Wednesday, January 13, 2016

World War Wednesdays: No. 1 Technical Training School, St. Thomas

Cover of The Aircraftman, February 1943 courtesy of Elgin County Archives

     Many readers will immediately recognize the buildings in discussion this week for their current uses, but I'm sure not as many were aware that they served quite different purposes during the Second World War. Two of St. Thomas's most significant facilities, both located on Sunset Drive, once housed the No. 1 Technical Training School for airmen during the British Commonwealth Air Training Plan. Here's some photos of them during that time:

     The present-day County of Elgin building was once used as the officers' quarters for the school.
     What is more familiarly known as the St. Thomas Psychiatric Hospital was home to the actual school complex itself. This photo shows the most familiar part of the building located closest to Sunset Drive, which was once the school's administrative building.

     The only facility of its kind in Ontario during the Second World War, the No. 1 Technical Training School was established in 1939. It became the main source of ground crew, training some fifty thousand for active wartime service. Equipped for over 2,000 students at one time, it offered six-month courses for aircraft electricians and aero-engineers, airframe and instrument mechanics and specialized training for fabric and sheet metal workers.

     Here's an interesting article published in The Ottawa Journal on June 18, 1943 describing wartime conditions in St. Thomas, courtesy of a really interesting blog called "As Canadian As Can Be":
     St. Thomas Becomes Air-Minded
St. Thomas, Ont., June 18--
     Since the outbreak of the war St. Thomas has become an air-minded city, largely because there are in the immediate district three large schools and an airport, all part of the British Commonwealth Air Training Plan. 
     Largest is the technical training school, housed in the $7,000,000 former Ontario Hospital building on the outskirts of the city, where thousands of young men from the Dominion and other parts of the Empire are being trained for ground crew, equipment, office and other R.C.A.F. duties. The number of graduates of this school, first to be established under the air training plan, now is nearing 30,000.
     Many of the men in training or on the school staffs have brought their families here, increasing the city's population bu 2,000 or more persons. This influx of population has created a demand, greater than the available supply, for small furnished apartments. Conversion of private homes into apartments has helped to solve the problem.
     As a railway city, St. Thomas is affected chiefly by the wartime increase in rail traffic. Three United States railway lines which have division headquarters here, are busier than ever before. Employment is at its greatest peak.
     So great is the demand for labor that boys just out of school and not eligible for military service are being engaged as firemen, brakemen and in other work.

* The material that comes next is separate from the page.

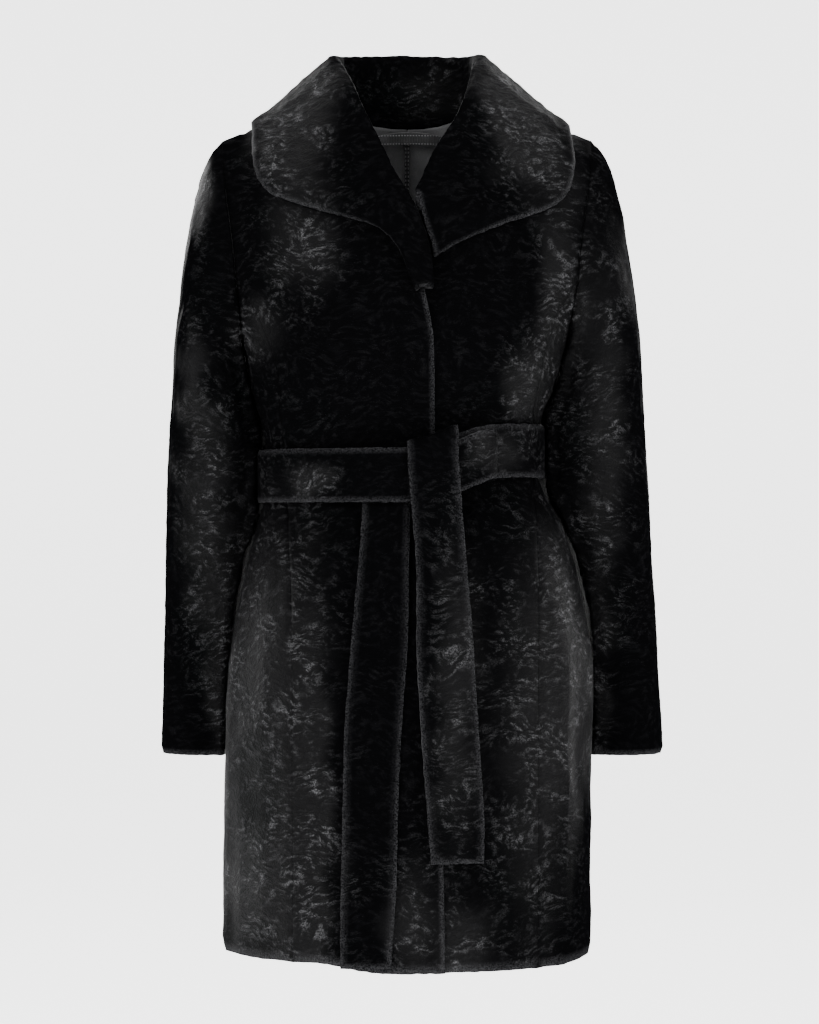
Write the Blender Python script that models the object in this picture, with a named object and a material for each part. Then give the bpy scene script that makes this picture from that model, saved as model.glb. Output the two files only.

     As great as the school was for providing a boost to St. Thomas's economy, the facility itself did not come without a few problems. Fingal Bombing and Gunnery School historian Winston B. St. Clair describes its major lack of morale efforts as the cause of large scale AWOLS (away without leaves) during the Christmas season of 1940. 

     However, efforts were made to create ways for recruits to occupy their time while they weren't in the classroom, and a number of different clubs and teams were established:
Tug of War Team, ca. 1940

Boxing Team, ca. 1940

Brass Band, May 22, 1941
     In addition, the school had its own monthly news publication called The Aircraftman.

     When the war ended in 1945, the school was closed and the complex was returned to the Department of Health. It is thus unique to the nearby Fingal school in that its buildings remain standing to this day, and largely unchanged.